Question

Japanese researchers examined mutant alleles of a gene that encodes an enzyme, liver-type arginase, in four patients. The normal protein catalyzes the breakdown of the amino acid arginine. In argininemia, lack of the enzyme causes progressive developmental disabilities, spastic limb movements, seizures and stunted growth.

The mRNA transcript for this gene codes for 322 amino acids, but the entire gene is 11.5 kilobases long, and is located on chromosome 6q. Argininemia affects both sexes and is inherited from carrier parents.

Patient A – homozygous for a G mutated to an A at DNA base 365 in the gene

Patient B – homozygous for a G to C mutation at base 703, which substitutes one amino acid for another.

Patient C – has patient A’s mutation and patient’s B mutation.  

Patient D – has patient’s A mutation in one allele, and the other allele is a deletion of a C at position 842.

The researchers evaluated the phenotype associated with each allele by producing the encoded proteins in E. coli cells. Patient A’s abnormal protein is too short. The other mutations yield proteins of normal length that are unstable or otherwise nonfunctional.

1. The mode of inheritance of argininemia is ___________________________________________

2. Patients _____ and ______ are heterozygous for the argininemia gene.

3. Patients ____ and _____have missense mutations for the argininemia gene.

4. Why is patient A’s liver-type arginase too short?

5. Human liver-type arginase can be produces in E. coli because: A) E. coli have livers B) The genetic code is universal C) The genetic code is triplet D) E. coli also uses arginine

6. The argininemia gene has enough bases beyond those in exons to encode ____________more amino acids.

Answer 1

1. The mode of inheritance of argininemia is Autosomal recessive.
   In the given examples, since Argininemia is inherited from Carrier parents, these parents have the allele that causes Argininemia but don't have the disorder themselves.
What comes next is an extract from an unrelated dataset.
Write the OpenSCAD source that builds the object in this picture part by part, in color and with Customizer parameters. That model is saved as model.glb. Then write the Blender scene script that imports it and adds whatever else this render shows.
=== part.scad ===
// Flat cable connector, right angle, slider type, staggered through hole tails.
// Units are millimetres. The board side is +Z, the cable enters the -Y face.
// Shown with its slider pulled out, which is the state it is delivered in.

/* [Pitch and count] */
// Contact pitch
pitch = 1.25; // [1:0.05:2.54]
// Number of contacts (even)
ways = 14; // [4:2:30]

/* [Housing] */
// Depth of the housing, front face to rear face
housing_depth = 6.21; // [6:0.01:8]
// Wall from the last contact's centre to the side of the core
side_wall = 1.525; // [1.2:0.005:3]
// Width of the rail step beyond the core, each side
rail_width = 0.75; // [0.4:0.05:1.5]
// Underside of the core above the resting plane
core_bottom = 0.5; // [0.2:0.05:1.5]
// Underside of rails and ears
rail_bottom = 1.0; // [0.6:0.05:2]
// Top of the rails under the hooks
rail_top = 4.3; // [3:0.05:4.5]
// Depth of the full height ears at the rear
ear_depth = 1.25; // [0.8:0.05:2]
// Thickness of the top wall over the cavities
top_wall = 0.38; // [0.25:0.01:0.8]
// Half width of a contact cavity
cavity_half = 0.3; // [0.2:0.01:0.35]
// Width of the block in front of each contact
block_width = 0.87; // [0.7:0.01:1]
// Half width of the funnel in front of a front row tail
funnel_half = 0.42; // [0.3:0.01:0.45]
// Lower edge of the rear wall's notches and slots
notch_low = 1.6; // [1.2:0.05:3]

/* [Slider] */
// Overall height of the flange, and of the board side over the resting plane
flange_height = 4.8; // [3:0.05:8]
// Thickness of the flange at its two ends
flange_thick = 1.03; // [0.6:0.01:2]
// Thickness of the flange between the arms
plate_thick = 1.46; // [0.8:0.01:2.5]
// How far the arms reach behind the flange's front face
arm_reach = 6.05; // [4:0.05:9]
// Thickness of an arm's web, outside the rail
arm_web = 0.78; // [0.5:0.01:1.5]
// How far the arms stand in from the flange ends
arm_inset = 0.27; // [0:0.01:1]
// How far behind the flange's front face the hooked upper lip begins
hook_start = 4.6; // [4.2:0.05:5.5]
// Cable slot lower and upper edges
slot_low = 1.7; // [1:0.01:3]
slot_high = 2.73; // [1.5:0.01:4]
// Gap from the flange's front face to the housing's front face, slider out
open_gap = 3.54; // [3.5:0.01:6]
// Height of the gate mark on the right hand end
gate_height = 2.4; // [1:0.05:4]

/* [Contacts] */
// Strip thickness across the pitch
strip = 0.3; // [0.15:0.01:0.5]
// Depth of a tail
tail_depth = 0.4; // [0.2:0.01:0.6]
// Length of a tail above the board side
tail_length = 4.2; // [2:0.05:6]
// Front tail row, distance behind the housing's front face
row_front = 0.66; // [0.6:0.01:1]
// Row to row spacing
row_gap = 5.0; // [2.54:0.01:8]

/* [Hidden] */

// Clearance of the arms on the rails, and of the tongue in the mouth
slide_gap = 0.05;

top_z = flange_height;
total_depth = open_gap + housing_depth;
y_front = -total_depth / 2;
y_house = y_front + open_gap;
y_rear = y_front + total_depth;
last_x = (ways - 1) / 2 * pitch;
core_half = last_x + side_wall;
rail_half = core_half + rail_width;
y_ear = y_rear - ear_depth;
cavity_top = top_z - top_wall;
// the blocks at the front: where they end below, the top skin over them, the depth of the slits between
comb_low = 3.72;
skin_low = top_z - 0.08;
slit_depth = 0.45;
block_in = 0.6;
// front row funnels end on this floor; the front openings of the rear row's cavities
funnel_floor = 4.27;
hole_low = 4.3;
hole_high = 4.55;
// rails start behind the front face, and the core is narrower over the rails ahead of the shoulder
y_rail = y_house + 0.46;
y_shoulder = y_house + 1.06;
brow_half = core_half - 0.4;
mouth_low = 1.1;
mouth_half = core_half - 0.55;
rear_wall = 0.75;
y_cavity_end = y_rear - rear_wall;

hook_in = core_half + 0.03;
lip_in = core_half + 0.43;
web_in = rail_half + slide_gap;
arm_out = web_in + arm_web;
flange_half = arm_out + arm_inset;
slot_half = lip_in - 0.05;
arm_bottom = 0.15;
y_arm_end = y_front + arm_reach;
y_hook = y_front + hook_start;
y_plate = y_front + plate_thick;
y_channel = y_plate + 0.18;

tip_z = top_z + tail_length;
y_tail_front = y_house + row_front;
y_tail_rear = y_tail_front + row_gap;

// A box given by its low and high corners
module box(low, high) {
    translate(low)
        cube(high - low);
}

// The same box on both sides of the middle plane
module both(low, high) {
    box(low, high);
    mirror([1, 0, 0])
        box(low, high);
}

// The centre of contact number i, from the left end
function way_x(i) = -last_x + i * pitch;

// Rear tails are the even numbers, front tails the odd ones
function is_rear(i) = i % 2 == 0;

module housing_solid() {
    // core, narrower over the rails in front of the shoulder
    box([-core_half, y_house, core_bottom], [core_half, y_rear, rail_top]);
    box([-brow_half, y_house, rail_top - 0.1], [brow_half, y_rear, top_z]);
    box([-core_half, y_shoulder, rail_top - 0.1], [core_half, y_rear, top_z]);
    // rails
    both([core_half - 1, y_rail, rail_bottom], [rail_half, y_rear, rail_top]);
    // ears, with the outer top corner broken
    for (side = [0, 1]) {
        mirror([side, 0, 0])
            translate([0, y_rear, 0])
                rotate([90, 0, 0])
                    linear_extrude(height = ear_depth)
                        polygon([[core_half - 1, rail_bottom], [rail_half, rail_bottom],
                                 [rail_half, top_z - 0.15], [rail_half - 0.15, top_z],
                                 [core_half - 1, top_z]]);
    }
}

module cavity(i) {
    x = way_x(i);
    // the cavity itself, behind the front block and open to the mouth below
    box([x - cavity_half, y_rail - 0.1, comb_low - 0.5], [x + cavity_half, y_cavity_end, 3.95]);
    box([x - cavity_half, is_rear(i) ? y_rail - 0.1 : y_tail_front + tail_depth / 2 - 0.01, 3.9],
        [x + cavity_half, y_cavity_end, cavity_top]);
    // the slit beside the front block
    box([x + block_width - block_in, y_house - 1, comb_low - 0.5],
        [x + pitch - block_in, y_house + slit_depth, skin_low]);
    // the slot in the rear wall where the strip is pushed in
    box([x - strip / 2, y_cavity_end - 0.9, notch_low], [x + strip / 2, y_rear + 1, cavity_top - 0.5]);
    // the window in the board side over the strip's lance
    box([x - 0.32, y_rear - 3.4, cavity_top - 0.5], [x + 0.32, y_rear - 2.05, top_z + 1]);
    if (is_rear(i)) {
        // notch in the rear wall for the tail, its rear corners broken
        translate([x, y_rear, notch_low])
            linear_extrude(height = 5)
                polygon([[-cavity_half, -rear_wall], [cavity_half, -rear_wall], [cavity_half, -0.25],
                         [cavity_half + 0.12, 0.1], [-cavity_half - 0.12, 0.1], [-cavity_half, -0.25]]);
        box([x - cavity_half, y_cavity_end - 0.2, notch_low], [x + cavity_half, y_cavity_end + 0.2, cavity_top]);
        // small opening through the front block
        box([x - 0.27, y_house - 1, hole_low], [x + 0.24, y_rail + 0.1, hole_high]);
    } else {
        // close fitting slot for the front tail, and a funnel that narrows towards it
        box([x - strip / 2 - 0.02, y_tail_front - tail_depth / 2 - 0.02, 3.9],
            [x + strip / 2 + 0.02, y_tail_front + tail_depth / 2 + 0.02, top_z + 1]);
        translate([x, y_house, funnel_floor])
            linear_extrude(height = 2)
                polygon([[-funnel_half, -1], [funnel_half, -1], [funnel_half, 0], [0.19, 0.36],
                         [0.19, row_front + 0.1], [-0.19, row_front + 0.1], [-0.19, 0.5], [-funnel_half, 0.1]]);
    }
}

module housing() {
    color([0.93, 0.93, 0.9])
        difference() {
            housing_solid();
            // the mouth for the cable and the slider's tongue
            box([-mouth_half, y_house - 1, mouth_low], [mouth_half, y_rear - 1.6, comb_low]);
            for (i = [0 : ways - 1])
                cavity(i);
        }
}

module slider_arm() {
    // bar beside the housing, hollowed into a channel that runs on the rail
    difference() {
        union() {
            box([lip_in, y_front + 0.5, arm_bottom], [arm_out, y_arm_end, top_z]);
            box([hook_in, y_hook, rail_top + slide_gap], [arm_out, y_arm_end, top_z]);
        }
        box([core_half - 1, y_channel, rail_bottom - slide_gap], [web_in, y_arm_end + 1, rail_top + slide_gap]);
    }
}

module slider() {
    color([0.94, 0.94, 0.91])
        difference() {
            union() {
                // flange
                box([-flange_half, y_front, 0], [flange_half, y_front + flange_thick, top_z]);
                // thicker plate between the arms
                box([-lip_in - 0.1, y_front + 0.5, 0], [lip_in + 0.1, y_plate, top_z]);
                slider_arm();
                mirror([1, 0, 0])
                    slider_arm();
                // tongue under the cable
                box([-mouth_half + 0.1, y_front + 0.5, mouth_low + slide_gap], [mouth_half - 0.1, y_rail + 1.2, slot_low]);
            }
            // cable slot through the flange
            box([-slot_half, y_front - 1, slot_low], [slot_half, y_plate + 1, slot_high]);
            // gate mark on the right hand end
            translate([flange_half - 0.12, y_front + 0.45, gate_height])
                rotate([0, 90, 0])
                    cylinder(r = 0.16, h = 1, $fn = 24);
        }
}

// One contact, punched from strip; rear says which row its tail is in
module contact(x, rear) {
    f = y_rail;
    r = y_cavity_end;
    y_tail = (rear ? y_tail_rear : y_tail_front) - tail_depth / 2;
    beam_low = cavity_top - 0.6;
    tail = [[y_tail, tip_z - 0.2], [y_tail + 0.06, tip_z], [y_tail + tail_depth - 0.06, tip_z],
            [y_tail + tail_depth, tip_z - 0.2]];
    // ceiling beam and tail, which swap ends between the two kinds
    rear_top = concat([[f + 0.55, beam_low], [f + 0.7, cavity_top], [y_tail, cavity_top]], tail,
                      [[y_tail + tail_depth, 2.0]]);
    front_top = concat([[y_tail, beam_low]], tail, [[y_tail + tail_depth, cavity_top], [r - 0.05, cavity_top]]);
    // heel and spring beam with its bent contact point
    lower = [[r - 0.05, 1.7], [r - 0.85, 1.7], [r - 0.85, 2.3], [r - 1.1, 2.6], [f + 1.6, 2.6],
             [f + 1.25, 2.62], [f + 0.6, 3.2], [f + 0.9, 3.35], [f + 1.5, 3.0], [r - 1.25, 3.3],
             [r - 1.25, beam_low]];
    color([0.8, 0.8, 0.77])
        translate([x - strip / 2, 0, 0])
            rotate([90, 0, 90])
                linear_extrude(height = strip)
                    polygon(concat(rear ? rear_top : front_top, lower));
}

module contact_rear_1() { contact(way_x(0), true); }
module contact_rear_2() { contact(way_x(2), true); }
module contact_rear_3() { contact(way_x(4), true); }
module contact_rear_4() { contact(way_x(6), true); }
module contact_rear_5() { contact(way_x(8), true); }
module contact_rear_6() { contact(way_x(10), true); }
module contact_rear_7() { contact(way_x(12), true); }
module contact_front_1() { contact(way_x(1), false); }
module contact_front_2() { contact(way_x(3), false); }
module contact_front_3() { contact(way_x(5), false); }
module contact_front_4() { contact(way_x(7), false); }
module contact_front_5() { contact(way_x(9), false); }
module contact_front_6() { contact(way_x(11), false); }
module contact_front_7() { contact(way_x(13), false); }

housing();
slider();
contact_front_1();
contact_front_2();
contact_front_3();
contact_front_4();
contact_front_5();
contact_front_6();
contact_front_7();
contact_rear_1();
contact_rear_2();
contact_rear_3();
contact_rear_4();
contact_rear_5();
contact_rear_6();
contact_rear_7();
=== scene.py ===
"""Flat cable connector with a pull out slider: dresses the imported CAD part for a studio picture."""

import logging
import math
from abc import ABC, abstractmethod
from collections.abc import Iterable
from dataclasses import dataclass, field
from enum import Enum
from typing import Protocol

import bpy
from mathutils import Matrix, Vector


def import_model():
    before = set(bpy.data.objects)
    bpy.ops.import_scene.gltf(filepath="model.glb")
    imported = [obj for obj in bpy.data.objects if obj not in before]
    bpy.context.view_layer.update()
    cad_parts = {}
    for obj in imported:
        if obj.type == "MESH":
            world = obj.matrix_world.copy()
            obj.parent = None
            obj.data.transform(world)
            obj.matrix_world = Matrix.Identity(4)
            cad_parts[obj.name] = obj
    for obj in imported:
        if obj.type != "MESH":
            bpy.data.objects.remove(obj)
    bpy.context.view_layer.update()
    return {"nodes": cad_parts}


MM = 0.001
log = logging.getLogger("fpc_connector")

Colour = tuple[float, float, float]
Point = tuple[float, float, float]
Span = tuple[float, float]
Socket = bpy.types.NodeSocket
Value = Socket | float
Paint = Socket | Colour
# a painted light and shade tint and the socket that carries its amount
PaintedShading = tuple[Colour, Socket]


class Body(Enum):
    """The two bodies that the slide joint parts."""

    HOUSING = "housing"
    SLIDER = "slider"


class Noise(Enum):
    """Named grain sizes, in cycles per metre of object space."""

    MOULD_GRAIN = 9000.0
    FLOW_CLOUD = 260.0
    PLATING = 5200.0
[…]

Therefore, Argininemia is an autosomal recessive condition.

2. Patients C and D are heterozygous for the argininemia gene.
   Since both Patient C and Patient D have different alleles for the Arginase gene and are hence heterozygous for the Argininemia gene.
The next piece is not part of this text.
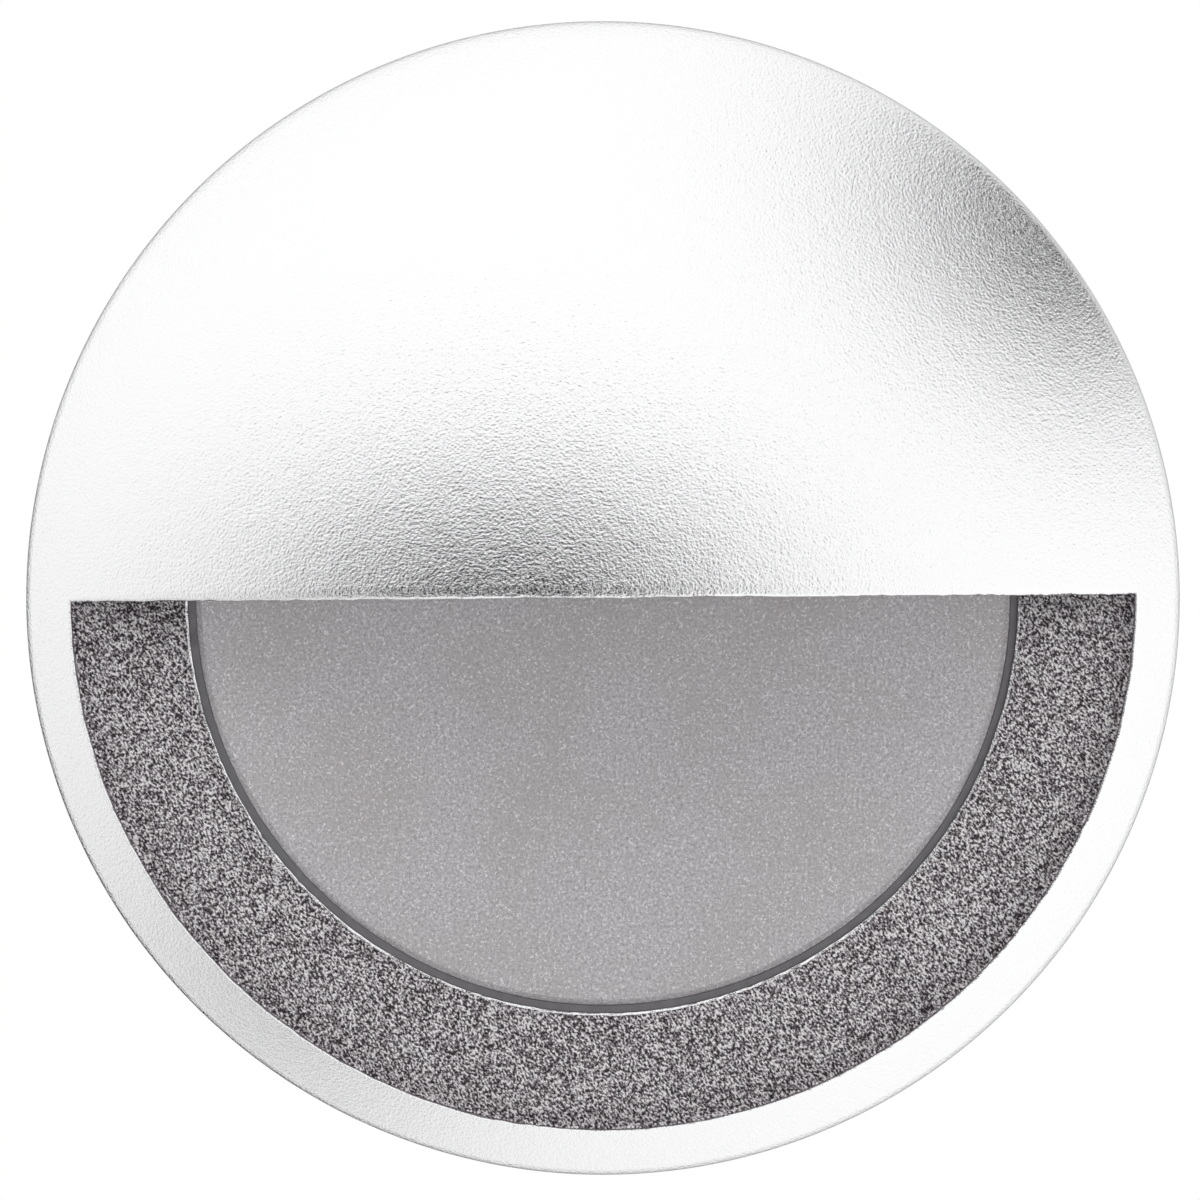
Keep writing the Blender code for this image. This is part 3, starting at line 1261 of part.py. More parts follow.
def main():
    start_scene()
    finishes = {
        "cast": finish("cast_aluminium", (0.80, 0.80, 0.80), 0.35, 1.0),
        "glass": finish("frosted_glass", (0.64, 0.63, 0.64), 0.65),
        "rubber": finish("black_rubber", (0.10, 0.10, 0.10), 0.80),
        "silicone": finish("grey_silicone", (0.36, 0.35, 0.36), 0.60),
        "steel": finish("zinc_plated_steel", (0.74, 0.74, 0.72), 0.35, 1.0),
        "spring steel": finish("spring_steel", (0.66, 0.65, 0.63), 0.30, 1.0),
        "brass": finish("brass", (0.80, 0.66, 0.35), 0.35, 1.0),
        "white": finish("white_plastic", (0.92, 0.92, 0.90), 0.40),
        "white board": finish("white_board", (0.90, 0.90, 0.88), 0.50),
        "green board": finish("green_board", (0.10, 0.34, 0.20), 0.45),
        "pad": finish("thermal_pad_grey", (0.55, 0.60, 0.68), 0.80),
        "led": finish("led_phosphor", (0.93, 0.80, 0.32), 0.40),
        "ferrite": finish("ferrite", (0.16, 0.16, 0.17), 0.60),
        "winding": finish("winding_tape", (0.86, 0.70, 0.20), 0.45),
        "sleeve": finish("capacitor_sleeve", (0.10, 0.12, 0.22), 0.35),
        "ceramic": finish("fuse_ceramic", (0.85, 0.84, 0.78), 0.50),
        "black": finish("black_plastic", (0.09, 0.09, 0.09), 0.50),
        "red": finish("red_insulation", (0.66, 0.08, 0.06), 0.45),
        "green": finish("green_insulation", (0.16, 0.46, 0.14), 0.45),
    }
    face_casting(finishes["cast"])
    wall_gasket(finishes["rubber"])
    front_glass(finishes["glass"])
    glass_seal(finishes["silicone"])
    o_ring("body_o_ring", LEDGE_RADIUS, SPIGOT_Y + RING_SETBACK, finishes["rubber"])
    housing(finishes["cast"])
    places = [polar(SCREW_CIRCLE, a, FLANGE_REAR_Y + GAP) for a in SCREW_ANGLES]
    screw_set("body_screw", BODY_SCREW_SIZES, places, Y, finishes["steel"])
    light_engine(finishes)
    driver(finishes)
    leads(finishes)
    earth(finishes)
    rear_cover(finishes["cast"])
    ring_y = COVER_Y - COVER_SPIGOT + RING_SETBACK
    o_ring("cover_o_ring", CHAMBER_RADIUS, ring_y, finishes["rubber"])
    head_y = COVER_Y + COVER_THICKNESS - EAR_STEP + GAP
    places = [polar(BOSS_CIRCLE, a, head_y) for a in COVER_ANGLES]
    screw_set("cover_screw", COVER_SCREW_SIZES, places, Y, finishes["steel"])
    gland(finishes["black"], finishes["rubber"])
    clips(finishes)


main()
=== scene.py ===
import math

import bmesh
import bpy
import numpy as np
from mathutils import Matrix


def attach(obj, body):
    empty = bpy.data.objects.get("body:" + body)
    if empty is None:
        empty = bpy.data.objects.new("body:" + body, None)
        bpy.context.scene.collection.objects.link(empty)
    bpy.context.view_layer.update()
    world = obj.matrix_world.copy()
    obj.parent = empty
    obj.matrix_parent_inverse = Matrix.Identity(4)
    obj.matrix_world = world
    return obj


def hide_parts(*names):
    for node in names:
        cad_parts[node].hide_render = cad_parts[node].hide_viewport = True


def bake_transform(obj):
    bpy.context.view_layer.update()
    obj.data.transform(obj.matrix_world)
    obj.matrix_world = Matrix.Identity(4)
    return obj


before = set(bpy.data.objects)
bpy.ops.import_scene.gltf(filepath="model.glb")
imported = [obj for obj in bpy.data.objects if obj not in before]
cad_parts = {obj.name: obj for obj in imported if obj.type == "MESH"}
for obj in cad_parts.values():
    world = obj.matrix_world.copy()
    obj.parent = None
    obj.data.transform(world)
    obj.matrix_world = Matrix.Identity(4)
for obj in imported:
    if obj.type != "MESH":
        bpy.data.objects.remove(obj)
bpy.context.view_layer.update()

# ---- Face casting ----
# The domed disc with its hood, straight lip, rim and sunk shelf, and the neck behind it. It is
# one aluminium die casting, shot-blasted to a silver satin, with coarse grit left on the shelf,
# whose pits have painted shade and highlights.
MM = 0.001  # all sizes are in millimetres, from the wall's face: x right, y into the wall, z up
FACE_RADIUS, FACE_EDGE_Y, EDGE_ROUND = 40.0, -1.5, 0.35
SPHERE_RADIUS, SPHERE_Y = 60.8333, 44.3333  # the dome is a piece of this sphere
HOOD_WALL, WINDOW_RADIUS, SHELF_Y, BORE_RADIUS = 2.2, 36.8, -2.2, 28.75
LIP_ROUND, ROOT_ROUND = 0.20, 0.12
LIP_WAVER = 0.045  # the lip and the rim's edge stray this far from true, as cast edges do
STEADY_ENDS = 14  # the stray dies away over the last fourteenth of a radian before a corner
BURR_WIDTH, BURR_HEIGHT, BURR_RAGGED = 0.28, 0.13, 0.05  # the burr round the bore
BURR_RIDGE = ((0.17, 0.7), (0.09, 1.0), (0.02, 0.55))  # way out from the bore, share of height
BURR_USUAL, BURR_SWING, BURR_LEAST, BURR_MOST = 0.55, 0.5, 0.1, 1.1  # shares of its height
RUBBED_OFF, RUBBED_FROM, RUBBED_OVER = 0.92, 0.35, 0.45  # its share, and where by cos a
UPPER_COLUMNS, LOWER_COLUMNS, DOME_ROWS, HOOD_ROWS, SHELF_ROWS = 470, 410, 52, 12, 5
SMOOTH = math.radians(30)  # a sharper edge is shaded as an edge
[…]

3. Patients B and C have missense mutations for the argininemia gene.
   Patient A has a nonsense mutation as they produce a truncated protein. Patient D has a frameshift mutation one base is deleted from the sequence. Therefore, Patients B and C have mutations that substitute one Amino acid for another. These mutations are alled missense mutations.

4. Why is patient A’s liver-type arginase too short?
   Patient A's liver-type Arginase is too short because of a nonsense mutation. This is a mutation that changes a codon from a peptide coding codon to a stop codon, halting the synthesis of the peptide chain for the protein. As a result, the peptide chain is shorter than the wild-type protein.

5. Human liver-type arginase can be produced in E. coli because:
   B) The genetic code is universal
   Since the Genetic code is universal, all organisms, regardless of complexity, relatedness use the same codons for the same amino acids. This allows us to express Human genes in E. coli as the resulting protein will have the same Amino acid sequence as does the protein found in human livers.

6. The argininemia gene has enough bases beyond those in exons to encode 3511 more amino acids.
   The Arginase gene is 11.5 kB or 11,500 bp long. This means that the gene can code for 11,500/3 3833 (The exact number is ) amino acids. Since the Arginase amino acid is 322 amino acids long, the gene has sufficient nucleotides beyond the Exons to code for 3511 (3833 - 322) more amino acids.